» **Exercise requirements**
Extract the listing below in full, unchanged.

» **Provided material**
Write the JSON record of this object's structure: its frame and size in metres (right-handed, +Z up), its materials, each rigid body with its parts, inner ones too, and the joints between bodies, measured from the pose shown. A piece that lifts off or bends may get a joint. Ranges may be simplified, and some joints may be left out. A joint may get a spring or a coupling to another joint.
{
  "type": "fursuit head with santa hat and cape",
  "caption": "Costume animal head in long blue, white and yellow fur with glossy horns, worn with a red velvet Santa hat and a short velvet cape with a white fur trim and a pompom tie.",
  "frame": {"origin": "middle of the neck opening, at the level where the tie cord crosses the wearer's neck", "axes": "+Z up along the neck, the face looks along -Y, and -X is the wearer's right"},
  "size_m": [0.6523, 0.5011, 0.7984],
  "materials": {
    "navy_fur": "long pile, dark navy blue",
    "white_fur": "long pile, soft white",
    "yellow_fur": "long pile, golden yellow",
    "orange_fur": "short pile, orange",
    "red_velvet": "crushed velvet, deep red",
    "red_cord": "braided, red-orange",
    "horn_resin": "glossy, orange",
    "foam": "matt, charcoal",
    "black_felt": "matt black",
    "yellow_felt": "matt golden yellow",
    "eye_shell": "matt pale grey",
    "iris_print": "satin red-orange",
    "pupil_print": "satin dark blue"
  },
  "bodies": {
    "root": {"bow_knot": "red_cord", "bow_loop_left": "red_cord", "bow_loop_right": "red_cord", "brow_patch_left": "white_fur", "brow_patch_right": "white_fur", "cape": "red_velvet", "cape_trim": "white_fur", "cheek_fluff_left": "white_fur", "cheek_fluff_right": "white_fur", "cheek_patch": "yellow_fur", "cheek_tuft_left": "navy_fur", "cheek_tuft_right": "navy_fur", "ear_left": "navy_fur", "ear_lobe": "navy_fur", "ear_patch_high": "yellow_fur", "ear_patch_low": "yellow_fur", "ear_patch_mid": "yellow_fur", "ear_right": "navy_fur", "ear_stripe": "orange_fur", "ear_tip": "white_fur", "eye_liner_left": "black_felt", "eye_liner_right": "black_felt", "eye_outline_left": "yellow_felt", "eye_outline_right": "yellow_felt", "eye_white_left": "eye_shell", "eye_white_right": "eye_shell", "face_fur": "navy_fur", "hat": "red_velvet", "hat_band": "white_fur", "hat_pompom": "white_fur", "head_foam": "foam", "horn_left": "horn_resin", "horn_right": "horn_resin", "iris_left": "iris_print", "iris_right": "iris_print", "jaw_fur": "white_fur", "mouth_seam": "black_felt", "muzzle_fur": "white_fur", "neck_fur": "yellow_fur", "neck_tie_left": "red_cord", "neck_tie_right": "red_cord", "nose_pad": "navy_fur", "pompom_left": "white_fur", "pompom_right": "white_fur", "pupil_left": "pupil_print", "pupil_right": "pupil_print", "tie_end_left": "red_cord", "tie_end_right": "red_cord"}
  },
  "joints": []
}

» **Result of the task**
Write the JSON record of this object's structure: its frame and size in metres (right-handed, +Z up), its materials, each rigid body with its parts, inner ones too, and the joints between bodies, measured from the pose shown. A piece that lifts off or bends may get a joint. Ranges may be simplified, and some joints may be left out. A joint may get a spring or a coupling to another joint.
{
  "type": "fursuit head with santa hat and cape",
  "caption": "Costume animal head in long blue, white and yellow fur with glossy horns, worn with a red velvet Santa hat and a short velvet cape with a white fur trim and a pompom tie.",
  "frame": {"origin": "middle of the neck opening, at the level where the tie cord crosses the wearer's neck", "axes": "+Z up along the neck, the face looks along -Y, and -X is the wearer's right"},
  "size_m": [0.6523, 0.5011, 0.7984],
  "materials": {
    "navy_fur": "long pile, dark navy blue",
    "white_fur": "long pile, soft white",
    "yellow_fur": "long pile, golden yellow",
    "orange_fur": "short pile, orange",
    "red_velvet": "crushed velvet, deep red",
    "red_cord": "braided, red-orange",
    "horn_resin": "glossy, orange",
    "foam": "matt, charcoal",
    "black_felt": "matt black",
    "yellow_felt": "matt golden yellow",
    "eye_shell": "matt pale grey",
    "iris_print": "satin red-orange",
    "pupil_print": "satin dark blue"
  },
  "bodies": {
    "root": {"bow_knot": "red_cord", "bow_loop_left": "red_cord", "bow_loop_right": "red_cord", "brow_patch_left": "white_fur", "brow_patch_right": "white_fur", "cape": "red_velvet", "cape_trim": "white_fur", "cheek_fluff_left": "white_fur", "cheek_fluff_right": "white_fur", "cheek_patch": "yellow_fur", "cheek_tuft_left": "navy_fur", "cheek_tuft_right": "navy_fur", "ear_left": "navy_fur", "ear_lobe": "navy_fur", "ear_patch_high": "yellow_fur", "ear_patch_low": "yellow_fur", "ear_patch_mid": "yellow_fur", "ear_right": "navy_fur", "ear_stripe": "orange_fur", "ear_tip": "white_fur", "eye_liner_left": "black_felt", "eye_liner_right": "black_felt", "eye_outline_left": "yellow_felt", "eye_outline_right": "yellow_felt", "eye_white_left": "eye_shell", "eye_white_right": "eye_shell", "face_fur": "navy_fur", "hat": "red_velvet", "hat_band": "white_fur", "hat_pompom": "white_fur", "head_foam": "foam", "horn_left": "horn_resin", "horn_right": "horn_resin", "iris_left": "iris_print", "iris_right": "iris_print", "jaw_fur": "white_fur", "mouth_seam": "black_felt", "muzzle_fur": "white_fur", "neck_fur": "yellow_fur", "neck_tie_left": "red_cord", "neck_tie_right": "red_cord", "nose_pad": "navy_fur", "pompom_left": "white_fur", "pompom_right": "white_fur", "pupil_left": "pupil_print", "pupil_right": "pupil_print", "tie_end_left": "red_cord", "tie_end_right": "red_cord"}
  },
  "joints": []
}